Carly Fiorina - Not the success story you think
Her Life Leading Up to Hewlett-Packard
Do you know who Cara Carleton Sneed is? She’s now called Carly Fiorina, and she’s the second woman running for President as a Republican. Michelle Bachman had a brief primary run in 2012 but withdrew. She was born in Texas in 1954, to Joseph & Madelon Sneed, a Judge and Artist respectively. She spent her early life moving frequently, even living abroad in Ghana and in the United Kingdom where she attended school. She went to Stanford and received degrees in Philosophy and Medieval History. She dropped out of Law School after one semester and worked as a Real Estate Broker and an English teacher in Italy before returning to school to earn several graduate degrees.
Carly entered the business world at the tender age of 25, starting in an entry level job and within 15 years, help the position of Head of North American Operations for AT&T. She made a few bold business moves and later became President of a division of Lucent Technology. In 1999 she was hired by Hewlett-Packard as CEO with no real leadership experience and only a few direct interviews with Board members. She was the first outsider to run the company in over six decade and the first woman to head a Fortune 500 company listed on the Dow Jones Average. Her style was quite different than HP was used to seeing and she pushed forward a major merger deal with Compaq Computers in 2002. This merger barley passed shareholder voting and was contested by many inside the company including the two sons of the cofounders of the company, Walter Hewlett and David Packard. She made many strategic changes to the merged companies and elevated HP as one of the leading companies in charitable giving.
Rise and Fall as CEO
As the year 2004 passed, things began to sour at HP, with morale at an all-time low. Despite her claims that HP was leading the technology world, analysts reviewing the company portfolio did not see much change. Several top executives left the company to pursue other opportunities. Most of the company revenue still came from the lucrative printer division that was in place before the merger. In January of 2005, Carly was summoned to a Board meeting to discuss her performance. Following what the press called a “nasty and quite public fight,” she was fired from her leadership position. She blamed it on the fact that she challenged the status quo within the company and made too many enemies in the process. The HP leadership citing a falling stock price and her resistance of sharing authority with other department heads. Several leading technology publications collectively called her one of the worst technology CEO’s in history. Even her firing was sort of a spectacle, with the stock price rising 7% on the termination news that day.

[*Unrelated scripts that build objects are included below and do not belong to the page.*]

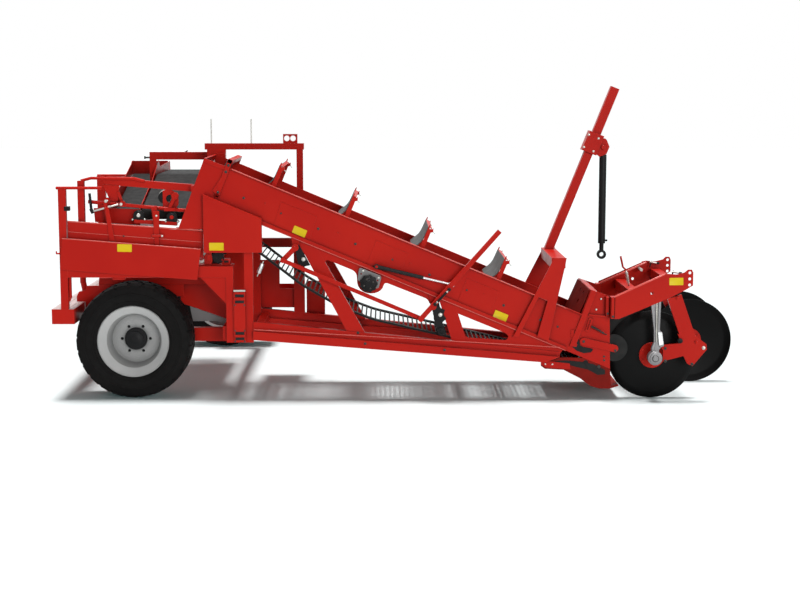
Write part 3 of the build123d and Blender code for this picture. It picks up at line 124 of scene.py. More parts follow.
def red_enamel():
    """Bright red enamel with deeper patches, painted shade in its corners, and paler edges that are part wear
    and part painted highlight.
    """
    finish, tree, shader, place = new_finish("red_enamel")
    normal, near_edge = round_edges(tree, 0.0035, noise_from(tree, place, 90.0, 2.0), 0.0006)
    body = blend_colours(tree, spread(tree, noise_from(tree, place, 1.6)), RED, RED_DEEP)
    # painted shade: the body darkens in corners and under lips
    body = painted_corner_shade(tree, body, RED_CORNER_SHADE, 0.11, 0.10, 0.78)
    # paler edges: part wear of the coat, part painted highlight
    feed(tree, shader, {
        "Normal": normal, "Base Color": blend_colours(tree, near_edge, body, RED_EDGE_WEAR_AND_HIGHLIGHT),
        "Roughness": spread(tree, noise_from(tree, place, 14.0), 0.30, 0.42),
        "Specular IOR Level": 0.075, "Coat Weight": 0.03, "Coat Roughness": 0.12})
    return finish


def dress(nodes, finish):
    """Gives solids of the frame their finish."""
    for node in nodes:
        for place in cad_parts[node].material_slots:
            place.material = finish


red = (red_enamel(), "red_paint")       # a coat is a finish, paired with the name of a slot
dress(RED_NODES, red[0])

# ------------------------------------------------------------ black paint, steel and rubber
# Hubs, cylinders, rollers and bearings are black, the coulter discs hardened black plate, the rims
# pale grey. Tyres, belts and flaps are dull rubber, and bolts are zinc-plated or oiled steel.


def coat(name, slot, colour, second, roughness, metallic=0.0, edge=None, grain=60.0, depth=0.0004,
         shine=0.16, painted_shade_colour=None, nodes=()):
    """A finish in two near colours, with its slot, put at once on the solids that wear it."""
    finish, tree, shader, place = new_finish(name)
    normal, near_edge = round_edges(tree, 0.0025, noise_from(tree, place, grain), depth)
    body = blend_colours(tree, spread(tree, noise_from(tree, place, 5.0)), colour, second)
    # painted shade: the colour darkens where other surfaces stand near, as in a recess
    if painted_shade_colour:
        body = painted_corner_shade(tree, body, painted_shade_colour, 0.22, 0.42, 0.86)
    # the edge colour, mostly paler, is part wear and part painted highlight along edges
    if edge:
        body = blend_colours(tree, near_edge, body, edge)
    feed(tree, shader, {
        "Normal": normal, "Base Color": body, "Metallic": metallic, "Specular IOR Level": shine,
        "Roughness": spread(tree, noise_from(tree, place, 18.0), *roughness)})
    dress(nodes, finish)
    return finish, slot


# a paler red with near-white edges, a painted highlight for folds and lips that catch the light
painted_highlight_red = coat("red_fold_painted_highlight", "red_paint", (0.66, 0.085, 0.065), (0.60, 0.060, 0.045), (0.25, 0.35),
                edge=(0.80, 0.30, 0.26), shine=0.4)
# a dull dark red that stands for shade: painted shade
painted_shade_red = coat("painted_shade_red", "red_paint", (0.16, 0.010, 0.007), (0.11, 0.008, 0.006), (0.75, 0.85),
                 shine=0.02)
# the share is coated a darker red
coat("dark_share_red", "red_paint", (0.24, 0.011, 0.007), (0.17, 0.009, 0.006), (0.5, 0.65), shine=0.06,
     nodes=["intake_share"])
black = coat("black_enamel", "black_paint", (0.008, 0.008, 0.0085), (0.005, 0.005, 0.0055), (0.34, 0.48),
             edge=(0.05, 0.05, 0.05), shine=0.14,
             nodes=["lift_barrel", "lift_rod", "drive_motor", "table_bearings", "table_drum", "web_rollers",
                    "belt_rollers"])
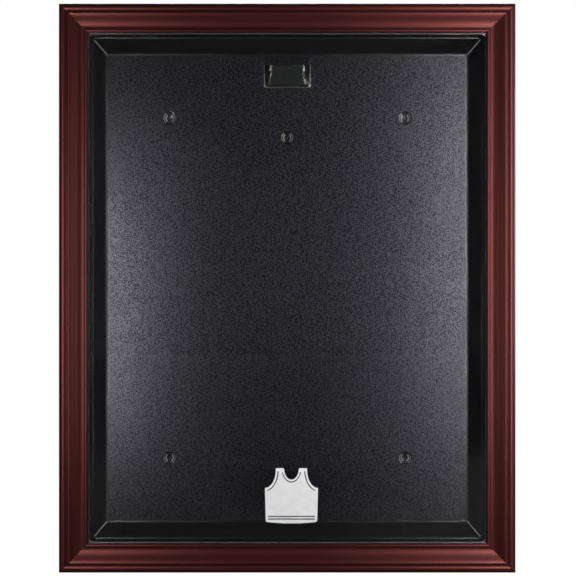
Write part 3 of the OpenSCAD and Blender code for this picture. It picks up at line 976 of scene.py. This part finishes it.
def eased_piece(name, node, material, ease):
    shape = bmesh.new()
    eased_box(shape, *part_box(node), ease)
    return level(settle(name, shape, [material], 50))


panel = eased_piece("acrylic_panel", "clear_panel", ACRYLIC, 0.35 * MM)
place(panel, "door", "clear_acrylic", "clear_panel")
for side in ("left", "right", "top", "bottom"):
    node = "glazing_strip_" + side
    place(eased_piece(node + "_eased", node, STRIP_BLACK, 0.6 * MM), "door", "black_strip_plastic", node)

# %% [markdown]
# ## The emblem
# The mark is printed on the front of the panel in white ink. It is a plain sleeveless jersey, and the gaps
# in the ink stand for its bindings and hem stripes. A 2D curve suits it: each closed outline inside
# another makes a hole, and a small extrusion gives the film its thickness.

# %% Draw the emblem
emblem_low, emblem_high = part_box("printed_emblem")
EMBLEM_W = emblem_high.x - emblem_low.x
EMBLEM_MIDDLE = (emblem_low + emblem_high) / 2


def sweep(centre, across, up, start, end, steps=20):
    angles = [math.radians(start + (end - start) * i / steps) for i in range(steps + 1)]
    return [(centre[0] + across * math.cos(a), centre[1] + up * math.sin(a)) for a in angles]


def mirrored(right_half):
    return right_half + [(-x, y) for x, y in reversed(right_half) if x > 1e-6]


def jersey_outline():
    neck = sweep((0.0, 0.52), 0.14, 0.21, -90, -4)
    armhole = sweep((0.51, 0.50), 0.21, 0.35, 176, 270)
    hem = [(0.495, -0.46), (0.49, -0.49), (0.46, -0.505), (0.3, -0.52), (0.15, -0.528)]
    return mirrored(neck + [(0.155, 0.53), (0.285, 0.53)] + armhole + hem)


def jersey_gaps():
    neck = (0.0, 0.52)
    neck_gap = sweep(neck, 0.19, 0.265, -165, -15) + sweep(neck, 0.172, 0.245, -15, -165)
    armhole = (0.51, 0.50)
    armhole_gap = sweep(armhole, 0.245, 0.395, 184, 258) + sweep(armhole, 0.265, 0.415, 258, 184)
    other_armhole_gap = [(-x, y) for x, y in armhole_gap]
    stripes = [
        [(-0.45, z), (0.45, z), (0.45, z - 0.022), (-0.45, z - 0.022)] for z in (-0.385, -0.435)
    ]
    return [neck_gap, armhole_gap, other_armhole_gap, *stripes]


def emblem():
    curve = bpy.data.curves.new("jersey_emblem", "CURVE")
    curve.dimensions = "2D"
    curve.fill_mode = "BOTH"
    curve.extrude = (emblem_high.y - emblem_low.y) / 2
    for outline in [jersey_outline(), *jersey_gaps()]:
        spline = curve.splines.new("POLY")
        spline.points.add(len(outline) - 1)
        spline.use_cyclic_u = True
        for point, (x, y) in zip(spline.points, outline):
            point.co = (x * EMBLEM_W, y * EMBLEM_W, 0.0, 1.0)
    thing = bpy.data.objects.new("emblem_curve", curve)
    bpy.context.scene.collection.objects.link(thing)
    mesh = bpy.data.meshes.new_from_object(thing.evaluated_get(bpy.context.evaluated_depsgraph_get()))
    discard(thing)
    shape = bmesh.new()
    shape.from_mesh(mesh)
    for vert in shape.verts:
        x, y, z = vert.co
        vert.co = Vector((EMBLEM_MIDDLE.x + x, EMBLEM_MIDDLE.y - z, EMBLEM_MIDDLE.z + y))
    bmesh.ops.remove_doubles(shape, verts=shape.verts, dist=1e-6)
    bmesh.ops.recalc_face_normals(shape, faces=shape.faces)
    return settle("jersey_emblem", shape, [INK])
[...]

Fiorina made many predictions of things she would accomplish at HP, including doubling annual revenues to $90 billion, tripling its rate of innovation to 11 patents a day, and leapfrogging ever other technology company to a leadership position in every product category and every market segment in which HP was invested in. Lofty aspirations yielded results that were less exciting. Revenues were doubled, but only through the often criticized merger with Compaq. Profits on the other hand remained flat the entire time she served as CEO and shareholder wealth was reduced dramatically. HP stock under Fiorina fell 65% from July 19, 1999, to Feb. 8, 2005, severely underperforming the S&P 500 Information Technology Sector index which was only down 15%. Net Income was also flat during her time at the helm, while the rest of the S&P showed a 70% increase on average in net income. She also saddled HP with a huge amount of debt.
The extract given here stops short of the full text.